I do not believe that Col. Andrus was keen about the visit of the correspondents to the condemned block, but they had made a formal request to do so some days ago and he had been authorized by the Allied Control Council’s special commission of four generals to take them through on that last night.

The mistake, in my opinion, was that we were taken through in a body. We should have been taken through one by one, or not more than two at a time.

That is how I had visited the death row for the first time last Saturday morning in the company of Arthur Gaeth, Mutual Broadcasting System representative, and Col. Little.

We had gone through the condemned block quietly and our visit did not cause the commotion that a group of a dozen men was found to do, especially late in the evening.

Goering had been told that the appeals of the condemned men had been rejected.

Russian papers publish short stories on hangings

LONDON (AP) – The Moscow radio indicated today that Russian press accounts of Hermann Goering’s suicide and the Nuernberg execution were limited to a story of less than 200 words written by a correspondent for Pravda, official Community Party organ.

In sharp contrast to the voluminous press reports sent out by representatives of the other major powers, Soviet papers printed a laconic account supplied by Pravda’s correspondent – apparently the only account made available to them.

Pravda prefaced its report with the Allied Control Council’s official statement on the executions and Goering’s suicide.

Pictorial record made of Nazis’ executions

NUERNBERG (AP) – The official Army photographer selected to make a pictorial record of the executions of the 11 Nazi leaders took only pictures of the corpses after they had been removed from the gallows.

Two photographs were made of each of the 10 men executed and of the body of Hermann Goering, who committed suicide. One picture in each case of the body as it was dressed at the time of the execution, and the other was of the nude body. The photographer’s name was withheld.

The photographs, labeled top secret, were taken to Berlin – probably to be filed for record and historical purposes only. The Allied Coordinating Committee will meet tomorrow to decide whether any will be released.

Nazis’ hangman ready to quit with 233 executions to credit

FRANKFURT (AP) – Master Sgt. John C. Wood hoped he would get the job of hanging the Nazi war criminals convicted at Nuernberg – and he did.

Now the veteran of 233 executions and four years of overseas Army duty is ready to go back to his home near San Antonio, Texas, his friends said last night.

“He was going to stay overseas until he could hang those Nuernberg Nazis and then he was ready to go back to the States,” said T/4 James J. Gibilante of Abington, Pennsylvania, a mess sergeant at one of the leading Army hotels in Germany.

“But, gee, I’ll bet he hated to see Goering get away from him,” Gibilante added.

Gibilante was waiting for Wood to come back from Nuernberg so they could have a celebration they planned. But nobody – not even his buddy Gibilante – seemed to know where Wood was today or when he would return.

“I think the Army may be hiding him out so he won’t talk about the Nuernberg executions,” one GI suggested.

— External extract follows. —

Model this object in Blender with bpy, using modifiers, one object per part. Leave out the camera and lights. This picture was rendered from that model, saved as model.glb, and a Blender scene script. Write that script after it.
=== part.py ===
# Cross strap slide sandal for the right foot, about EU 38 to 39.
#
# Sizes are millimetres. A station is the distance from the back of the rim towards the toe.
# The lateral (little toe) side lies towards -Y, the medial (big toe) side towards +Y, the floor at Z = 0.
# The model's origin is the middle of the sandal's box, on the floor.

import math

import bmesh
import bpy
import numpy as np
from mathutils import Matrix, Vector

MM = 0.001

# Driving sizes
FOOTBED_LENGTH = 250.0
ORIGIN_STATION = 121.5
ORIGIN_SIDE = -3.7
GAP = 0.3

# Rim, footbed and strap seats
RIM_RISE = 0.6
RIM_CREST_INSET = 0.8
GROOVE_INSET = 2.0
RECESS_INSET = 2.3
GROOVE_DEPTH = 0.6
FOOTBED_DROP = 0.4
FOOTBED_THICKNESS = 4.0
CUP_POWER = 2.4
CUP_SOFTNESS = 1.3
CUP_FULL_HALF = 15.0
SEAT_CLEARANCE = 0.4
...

Gibilante, who landed on the Normandy beaches with Wood on D-Day, gave this description of the man who has hanged more Germans than most soldiers have shot:

“He’s a good Joe. Quiet, but lots of fun, too. He must be around 35 or 40. A little, heavy-set guy with brown hair, getting kind of bald in front. He’s been in the Army a long time – 18 years, I think.

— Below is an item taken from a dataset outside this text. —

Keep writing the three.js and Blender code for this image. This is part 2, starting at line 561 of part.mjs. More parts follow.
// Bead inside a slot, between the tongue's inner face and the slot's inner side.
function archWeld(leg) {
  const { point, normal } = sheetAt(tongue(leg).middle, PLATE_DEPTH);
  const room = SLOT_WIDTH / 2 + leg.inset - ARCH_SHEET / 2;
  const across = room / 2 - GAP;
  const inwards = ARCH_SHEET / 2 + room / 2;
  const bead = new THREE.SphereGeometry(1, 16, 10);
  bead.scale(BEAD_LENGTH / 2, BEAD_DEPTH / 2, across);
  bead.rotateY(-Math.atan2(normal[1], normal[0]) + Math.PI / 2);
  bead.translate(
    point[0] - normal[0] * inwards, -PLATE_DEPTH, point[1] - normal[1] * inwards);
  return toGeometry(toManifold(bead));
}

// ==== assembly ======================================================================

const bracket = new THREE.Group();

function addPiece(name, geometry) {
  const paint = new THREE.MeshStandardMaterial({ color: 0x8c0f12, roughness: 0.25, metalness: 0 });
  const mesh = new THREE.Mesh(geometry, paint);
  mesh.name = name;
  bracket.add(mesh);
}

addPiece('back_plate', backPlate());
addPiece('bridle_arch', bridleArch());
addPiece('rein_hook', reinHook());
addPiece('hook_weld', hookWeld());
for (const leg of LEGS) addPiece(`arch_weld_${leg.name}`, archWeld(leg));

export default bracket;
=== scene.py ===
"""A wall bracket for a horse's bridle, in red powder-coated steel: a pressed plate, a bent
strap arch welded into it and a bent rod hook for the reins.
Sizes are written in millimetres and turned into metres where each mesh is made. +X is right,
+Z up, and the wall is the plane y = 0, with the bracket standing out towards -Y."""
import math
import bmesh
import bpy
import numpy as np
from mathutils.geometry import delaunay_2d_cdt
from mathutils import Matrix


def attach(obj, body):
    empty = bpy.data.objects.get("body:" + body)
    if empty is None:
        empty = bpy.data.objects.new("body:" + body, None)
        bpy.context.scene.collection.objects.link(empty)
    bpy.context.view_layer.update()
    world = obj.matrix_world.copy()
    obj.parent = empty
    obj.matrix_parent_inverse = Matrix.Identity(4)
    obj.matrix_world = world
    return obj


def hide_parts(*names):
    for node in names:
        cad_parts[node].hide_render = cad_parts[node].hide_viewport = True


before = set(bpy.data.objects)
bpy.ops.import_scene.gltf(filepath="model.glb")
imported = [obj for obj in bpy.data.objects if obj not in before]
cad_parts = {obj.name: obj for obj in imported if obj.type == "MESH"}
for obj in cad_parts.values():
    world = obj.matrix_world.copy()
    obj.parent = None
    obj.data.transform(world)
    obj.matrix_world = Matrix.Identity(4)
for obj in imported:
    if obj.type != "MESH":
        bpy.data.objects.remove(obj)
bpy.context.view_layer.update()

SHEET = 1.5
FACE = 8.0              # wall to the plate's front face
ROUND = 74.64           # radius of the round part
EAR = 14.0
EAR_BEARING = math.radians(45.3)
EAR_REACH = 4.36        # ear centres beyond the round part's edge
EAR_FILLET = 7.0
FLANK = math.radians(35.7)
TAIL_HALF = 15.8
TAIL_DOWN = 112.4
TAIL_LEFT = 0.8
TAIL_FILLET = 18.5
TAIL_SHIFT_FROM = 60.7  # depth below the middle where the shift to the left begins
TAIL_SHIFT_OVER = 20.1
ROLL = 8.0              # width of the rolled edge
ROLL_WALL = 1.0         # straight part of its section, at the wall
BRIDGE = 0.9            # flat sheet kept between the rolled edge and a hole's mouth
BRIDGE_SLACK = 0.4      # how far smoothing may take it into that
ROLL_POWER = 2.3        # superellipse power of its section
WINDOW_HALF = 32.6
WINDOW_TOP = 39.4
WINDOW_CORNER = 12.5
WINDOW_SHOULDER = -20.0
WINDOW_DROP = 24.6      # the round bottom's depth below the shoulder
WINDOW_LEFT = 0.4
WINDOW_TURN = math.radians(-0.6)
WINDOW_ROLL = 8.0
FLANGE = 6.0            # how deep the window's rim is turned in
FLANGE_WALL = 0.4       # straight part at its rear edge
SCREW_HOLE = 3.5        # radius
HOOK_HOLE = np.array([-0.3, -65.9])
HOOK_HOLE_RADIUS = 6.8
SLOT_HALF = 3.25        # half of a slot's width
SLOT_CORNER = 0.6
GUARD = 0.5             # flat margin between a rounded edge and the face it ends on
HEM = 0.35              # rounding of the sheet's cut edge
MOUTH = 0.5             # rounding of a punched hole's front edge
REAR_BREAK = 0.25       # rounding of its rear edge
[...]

“Wood says he doesn’t get any extra money for these hangings, just regular Army pay. He volunteered for the job after the fighting was over.”

Wood gets an unusual break for sergeants, in billeting, at least. He stays in a smart hotel which doesn’t normally house enlisted men.

The hanging of the 10 Nuernberg Nazis was Wood’s most publicized, but not his biggest day’s work with the rope. He hanged the 28 Nazis convicted of the Dachau Concentration Camp atrocities last summer.